I Rams mettono in ghiaccio la partita nell’ultimo quarto con un lungo drive che si corona con il TD del definitivo 17-7, il tutto dopo che l’attacco dei Bears non mostra la benché minima urgenza di accelerare i tempi malgrado le occasioni di rimonta che si sono materializzate a più riprese nel secondo tempo. Anzi, il Sunday Night si conclude con un piccolo mistero, legato alla sostituzione di Trubisky con Chase Daniel nell’ultimo drive dei Bears. Nagy dirà dopo la partita che il QB titolare aveva sofferto un problema all’anca, confermato quest’oggi ma rimane il fatto che la decisione ha suscitato grande sorpresa in addetti e lavori e non.

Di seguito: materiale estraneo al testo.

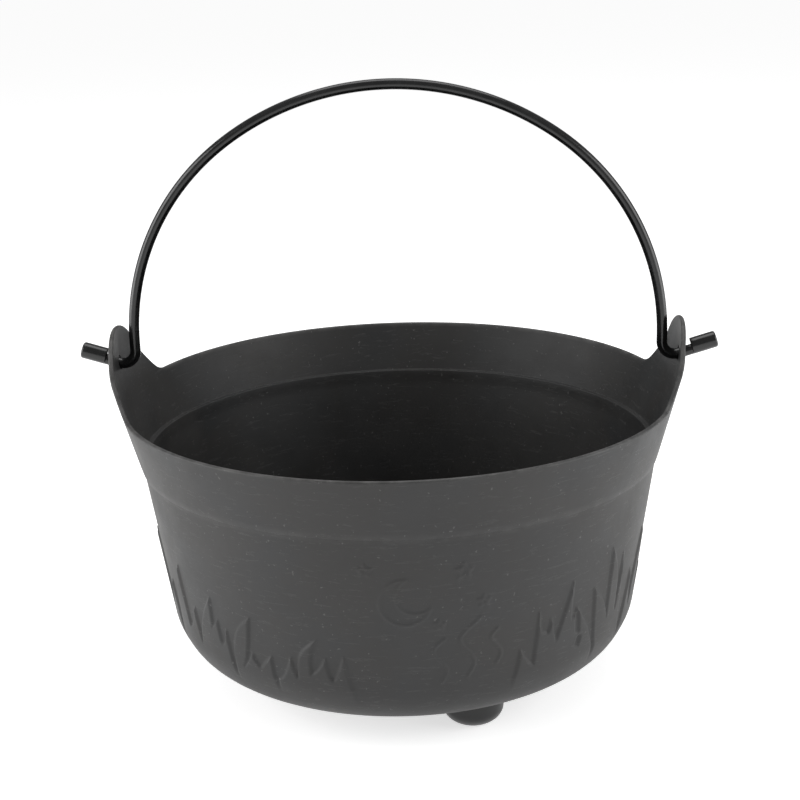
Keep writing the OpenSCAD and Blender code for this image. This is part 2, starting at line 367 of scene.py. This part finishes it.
def flame_side(notch, tip, curve, steps=12):
    """Points of one side of a flame, from its notch to just below its tip."""
    shares = [i / steps for i in range(steps)]
    return [(notch[0] + (tip[0] - notch[0]) * s ** curve, notch[1] + (tip[1] - notch[1]) * s)
            for s in shares]


def flame_outline(start, flames):
    """Closed outline of a group of flames as (turn, height)."""
    left = (start, FLAME_FOOT_H)
    points = []
    for tip_turn, tip_h, left_curve, right_curve, notch_turn, notch_h in flames:
        tip, right = (tip_turn, tip_h), (notch_turn, notch_h)
        points += flame_side(left, tip, left_curve) + [tip] + flame_side(right, tip, right_curve)[::-1]
        left = right
    skirt_h = FLAME_FOOT_H - FLAME_SKIRT_H
    return np.array(points + [(left[0], skirt_h), (start, skirt_h)])


def on_wall(turns_heights):
    """Turns and heights as millimetres along the wall and up it."""
    turn, height = np.asarray(turns_heights, float).T
    radius = (BASE_R / MM) + height * math.tan(WALL_LEAN)
    return np.stack([np.radians(turn) * radius, height], -1)


def line_distance(points, line, closed=False):
    """Least distance from each point to a line through the given points."""
    a = line if closed else line[:-1]
    b = np.roll(line, -1, 0) if closed else line[1:]
    span = b - a
    best = np.full(len(points), np.inf)
    for start, way in zip(a, span):
        along = np.clip(((points - start) @ way) / max(way @ way, 1e-12), 0, 1)
        best = np.minimum(best, np.hypot(*(points - start - along[:, None] * way).T))
    return best


def inside(points, line):
    """Whether each point lies inside a closed outline."""
    x, y = points.T
    hit = np.zeros(len(points), bool)
    for (x0, y0), (x1, y1) in zip(line, np.roll(line, -1, 0)):
        if y0 == y1:
            continue
        crosses = (y0 > y) != (y1 > y)
        hit ^= crosses & (x < x0 + (y - y0) * (x1 - x0) / (y1 - y0))
    return hit


def star(turn, height, size, points=5, inner=0.42):
    """Outline of a small star around a turn and height, in millimetres along and up the wall."""
    centre = on_wall([(turn, height)])[0]
    angles = [math.pi / 2 + math.pi * i / points for i in range(2 * points + 1)]
    reach = [size * (inner if i % 2 else 1) for i in range(2 * points + 1)]
    return np.array([centre + [r * math.cos(a), r * math.sin(a)] for r, a in zip(reach, angles)])


def crescent(turn, height, size, cut=0.8, shift=0.5, count=28):
    """Outline of a crescent moon, open to the upper right."""
    centre = on_wall([(turn, height)])[0]
    # The two circles cross where both outlines meet
    cross = math.acos((1 + shift ** 2 - cut ** 2) / (2 * shift))
    inner_cross = math.atan2(math.sin(cross), math.cos(cross) - shift)
    lean = math.radians(35)
    outer = np.linspace(cross, math.tau - cross, count)
    inner = np.linspace(math.tau - inner_cross, inner_cross, count)
    line = [(math.cos(a), math.sin(a)) for a in outer]
    line += [(shift + cut * math.cos(a), cut * math.sin(a)) for a in inner]
    turned = [(x * math.cos(lean) - y * math.sin(lean), x * math.sin(lean) + y * math.cos(lean))
              for x, y in line]
    return centre + size * np.array(turned + turned[:1])


def wisp(turn, low, high, sway, waves, count=30):
    """A line that curls upwards like steam."""
    shares = np.linspace(0, 1, count)
    turns = turn + sway * (0.4 + 0.6 * shares) * np.sin(waves * math.pi * shares)
    return on_wall(np.stack([turns, low + (high - low) * shares], -1))


def motif_lines():
    """Moon, stars and steam on the bare middle of the front."""
    t = MOTIF_TURN
    return [
        crescent(t - 6, 63, 10.5),
        star(t + 6, 76, 3.6), star(t + 10.5, 61, 2.6), star(t - 14, 78, 2.6), star(t + 1, 52, 2.2),
        wisp(t + 1.5, 24, 45, 2.2, 2.1), wisp(t + 7.5, 26, 54, 2.6, 2.4), wisp(t + 14, 30, 47, 1.8, 2.0),
    ]


def smooth_step(x):
    x = np.clip(x, 0, 1)
    return x * x * (3 - 2 * x)


def wall_places(co):
    """Turn from the front towards +X, in degrees, and height above the underside in millimetres."""
    turn = np.degrees(np.arctan2(co[:, 0], -co[:, 1]))
    return turn, (co[:, 2] - BASE_Z) / MM


def flame_depth(turn, height):
    """Signed distance inside the flames, in millimetres; negative outside."""
    depth = np.full(len(turn), -1e3)
    for half in (0, 180):
        local = (turn - half + 180) % 360 - 180
        for start, flames in FLAME_GROUPS:
            end = flames[-1][4]
            near = (local > start - FLAME_SIDE_TURN) & (local < end + FLAME_SIDE_TURN)
            near &= (height > FLAME_BAND[0]) & (height < FLAME_BAND[1])
            if not near.any():
                continue
            points = on_wall(np.stack([local[near], height[near]], -1))
            outline = on_wall(flame_outline(start, flames))
            gap = line_distance(points, outline, closed=True)
            signed = np.where(inside(points, outline), gap, -gap)
            for turn0, h0, turn1, h1, half_w in FLAME_SLOTS:
                slot = on_wall([(turn0, h0), (turn1, h1)])
                signed = np.minimum(signed, line_distance(points, slot) - half_w)
            depth[near] = np.maximum(depth[near], signed)
    return depth


def ridge_gap(turn, height):
    """Distance to the nearest thin raised line, in millimetres."""
    gap = np.full(len(turn), 1e3)
    near = np.abs(turn - MOTIF_TURN) < MOTIF_HALF_TURN
    near &= (height > MOTIF_BAND[0]) & (height < MOTIF_BAND[1])
    points = on_wall(np.stack([turn[near], height[near]], -1))
    for line in motif_lines():
        gap[near] = np.minimum(gap[near], line_distance(points, line))
    return gap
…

Vittoria fondamentale per i Rams quindi. La franchigia di Los Angeles, sempre costretta ad inseguire i 49ers e i Seahawks autori finora di una stagione di altissimo livello, mette la freccia e si candida a favorita per il sesto “seed” nella NFC ma il cammino resta comunque lungo ed è vietato abbassare la guardia per gli uomini di McVay. Destino invece segnato per i Bears, che ancora una volta nella storia recente della franchigia non riescono a centrare la partecipazione alla postseason in due anni successivi (l’ultima volta accadde nel biennio 2005-2006). Per Los Angeles, il futuro adesso è rappresentato dalle ultime 6 partite di regular season. Per Chicago, si prospetta invece una lunga fase di profonda riflessione, per ritornare nel 2020 con nuove soluzioni volte a recuperare quell’inerzia che si è infranta sui pali del Soldier Field lo scorso gennaio, nel famoso “double doink” di Cody Parkey contro gli Eagles.